--- Start ---

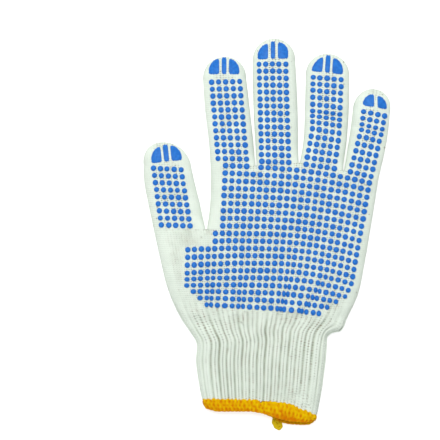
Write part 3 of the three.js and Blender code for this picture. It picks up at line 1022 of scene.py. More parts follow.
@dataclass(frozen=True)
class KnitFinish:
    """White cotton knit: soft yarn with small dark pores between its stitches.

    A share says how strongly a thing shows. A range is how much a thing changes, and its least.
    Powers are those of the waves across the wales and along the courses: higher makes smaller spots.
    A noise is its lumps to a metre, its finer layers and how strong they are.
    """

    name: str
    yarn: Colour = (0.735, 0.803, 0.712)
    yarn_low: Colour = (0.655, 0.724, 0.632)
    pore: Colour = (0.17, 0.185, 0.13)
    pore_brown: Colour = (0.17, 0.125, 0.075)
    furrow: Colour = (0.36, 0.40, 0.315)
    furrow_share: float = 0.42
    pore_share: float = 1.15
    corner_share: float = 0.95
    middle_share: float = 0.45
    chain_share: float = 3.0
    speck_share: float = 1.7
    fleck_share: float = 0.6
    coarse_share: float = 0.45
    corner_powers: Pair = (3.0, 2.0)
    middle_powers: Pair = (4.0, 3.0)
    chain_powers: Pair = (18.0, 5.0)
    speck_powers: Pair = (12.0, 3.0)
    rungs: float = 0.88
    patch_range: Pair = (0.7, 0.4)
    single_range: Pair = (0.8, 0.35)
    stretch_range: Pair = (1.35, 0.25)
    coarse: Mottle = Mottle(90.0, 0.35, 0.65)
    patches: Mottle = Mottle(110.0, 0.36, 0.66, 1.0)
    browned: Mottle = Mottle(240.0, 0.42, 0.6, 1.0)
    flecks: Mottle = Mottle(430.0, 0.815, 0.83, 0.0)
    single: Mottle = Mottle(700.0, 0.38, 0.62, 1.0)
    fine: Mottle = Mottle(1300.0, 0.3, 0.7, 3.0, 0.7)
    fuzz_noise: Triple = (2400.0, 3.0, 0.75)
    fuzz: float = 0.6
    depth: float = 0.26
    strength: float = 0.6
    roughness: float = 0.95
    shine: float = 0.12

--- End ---

▸ GOAL
Return only the lines spanning from the first line of the material through the line with "between its stitches.", copied exactly, both ends kept.

▸ EXERCISE RESULT
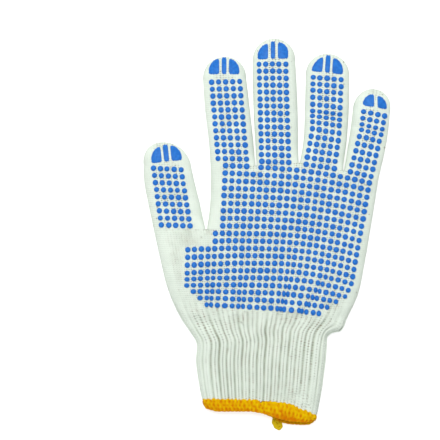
Write part 3 of the three.js and Blender code for this picture. It picks up at line 1022 of scene.py. More parts follow.
@dataclass(frozen=True)
class KnitFinish:
    """White cotton knit: soft yarn with small dark pores between its stitches.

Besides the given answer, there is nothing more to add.